* [Short exercise]: Your task is to quote the listing below exactly, beginning with its first line and ending on the line bearing "return [holes[index] for index in kept]".

* [Source excerpt]:

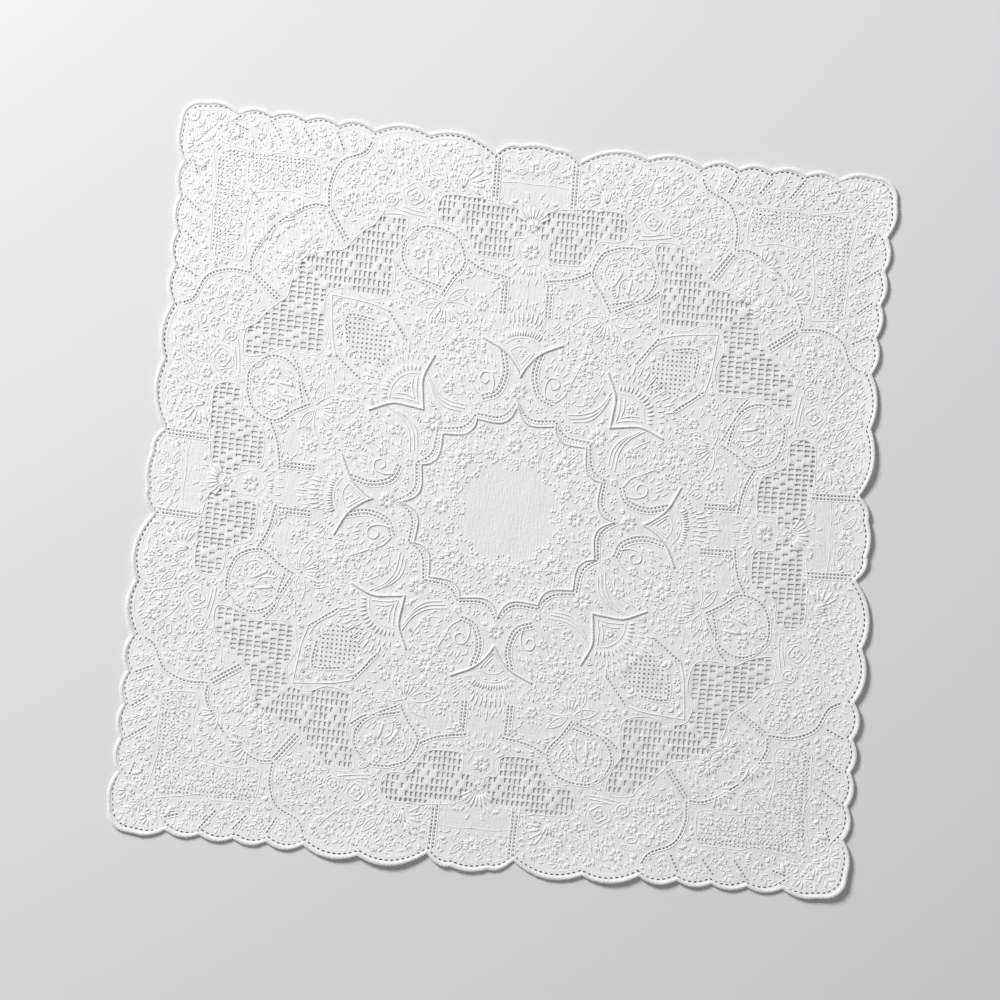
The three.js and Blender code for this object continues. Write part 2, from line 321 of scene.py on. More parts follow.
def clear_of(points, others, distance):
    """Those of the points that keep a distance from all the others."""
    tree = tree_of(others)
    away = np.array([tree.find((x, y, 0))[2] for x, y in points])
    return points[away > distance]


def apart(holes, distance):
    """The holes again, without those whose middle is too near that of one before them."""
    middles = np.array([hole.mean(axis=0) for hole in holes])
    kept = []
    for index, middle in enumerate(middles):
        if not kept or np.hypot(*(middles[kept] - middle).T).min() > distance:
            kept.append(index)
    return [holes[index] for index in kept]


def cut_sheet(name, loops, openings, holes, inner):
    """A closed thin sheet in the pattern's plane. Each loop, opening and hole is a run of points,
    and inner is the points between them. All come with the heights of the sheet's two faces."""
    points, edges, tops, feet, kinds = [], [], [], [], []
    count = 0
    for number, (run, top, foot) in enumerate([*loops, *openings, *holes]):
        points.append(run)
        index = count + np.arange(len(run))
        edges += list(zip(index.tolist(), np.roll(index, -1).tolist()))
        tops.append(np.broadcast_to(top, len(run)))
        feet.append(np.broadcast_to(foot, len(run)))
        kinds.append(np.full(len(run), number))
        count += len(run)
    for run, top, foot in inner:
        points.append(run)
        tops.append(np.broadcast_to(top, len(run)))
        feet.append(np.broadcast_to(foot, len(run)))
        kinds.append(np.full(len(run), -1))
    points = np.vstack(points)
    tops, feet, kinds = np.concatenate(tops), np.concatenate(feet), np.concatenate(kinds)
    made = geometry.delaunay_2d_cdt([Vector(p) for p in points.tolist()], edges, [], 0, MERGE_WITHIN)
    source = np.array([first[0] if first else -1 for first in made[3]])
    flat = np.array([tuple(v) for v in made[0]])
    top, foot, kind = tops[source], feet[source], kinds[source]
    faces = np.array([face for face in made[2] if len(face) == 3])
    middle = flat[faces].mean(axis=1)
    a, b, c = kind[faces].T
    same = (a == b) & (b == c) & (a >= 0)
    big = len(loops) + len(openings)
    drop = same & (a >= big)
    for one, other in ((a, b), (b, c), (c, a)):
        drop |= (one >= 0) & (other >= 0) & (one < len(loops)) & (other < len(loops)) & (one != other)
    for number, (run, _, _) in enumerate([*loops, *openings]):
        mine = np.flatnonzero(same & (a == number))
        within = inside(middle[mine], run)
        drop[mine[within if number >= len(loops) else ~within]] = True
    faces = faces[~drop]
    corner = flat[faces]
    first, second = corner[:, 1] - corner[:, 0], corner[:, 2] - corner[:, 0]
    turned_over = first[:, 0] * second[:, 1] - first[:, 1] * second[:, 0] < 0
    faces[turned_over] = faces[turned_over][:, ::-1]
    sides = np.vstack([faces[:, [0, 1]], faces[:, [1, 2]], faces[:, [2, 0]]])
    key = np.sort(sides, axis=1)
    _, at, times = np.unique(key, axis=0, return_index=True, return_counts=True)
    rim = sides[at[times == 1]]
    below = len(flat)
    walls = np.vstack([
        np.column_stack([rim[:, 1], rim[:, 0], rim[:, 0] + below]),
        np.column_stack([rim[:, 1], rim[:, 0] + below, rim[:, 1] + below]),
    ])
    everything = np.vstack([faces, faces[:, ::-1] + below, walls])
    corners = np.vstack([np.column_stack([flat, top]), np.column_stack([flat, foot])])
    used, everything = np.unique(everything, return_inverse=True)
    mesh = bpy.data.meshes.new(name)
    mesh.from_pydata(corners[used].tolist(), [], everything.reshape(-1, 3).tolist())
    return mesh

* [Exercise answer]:
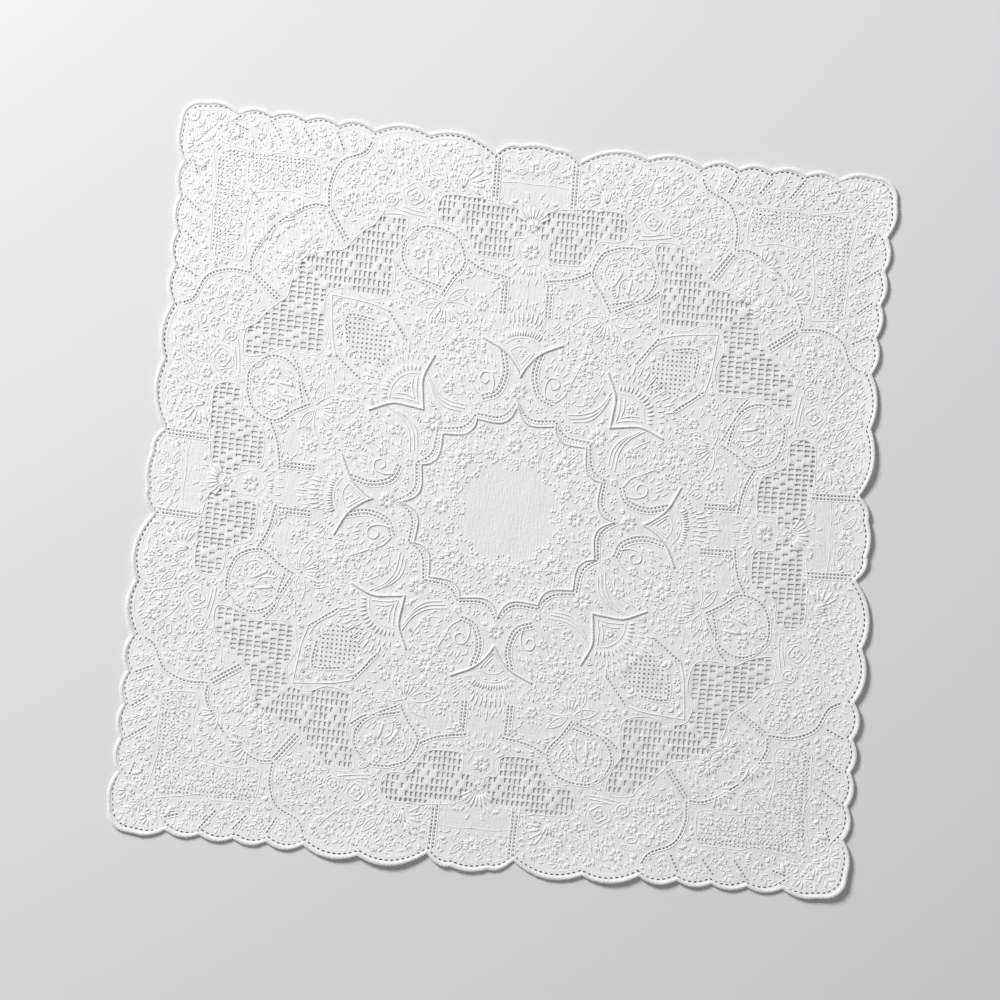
The three.js and Blender code for this object continues. Write part 2, from line 321 of scene.py on. More parts follow.
def clear_of(points, others, distance):
    """Those of the points that keep a distance from all the others."""
    tree = tree_of(others)
    away = np.array([tree.find((x, y, 0))[2] for x, y in points])
    return points[away > distance]


def apart(holes, distance):
    """The holes again, without those whose middle is too near that of one before them."""
    middles = np.array([hole.mean(axis=0) for hole in holes])
    kept = []
    for index, middle in enumerate(middles):
        if not kept or np.hypot(*(middles[kept] - middle).T).min() > distance:
            kept.append(index)
    return [holes[index] for index in kept]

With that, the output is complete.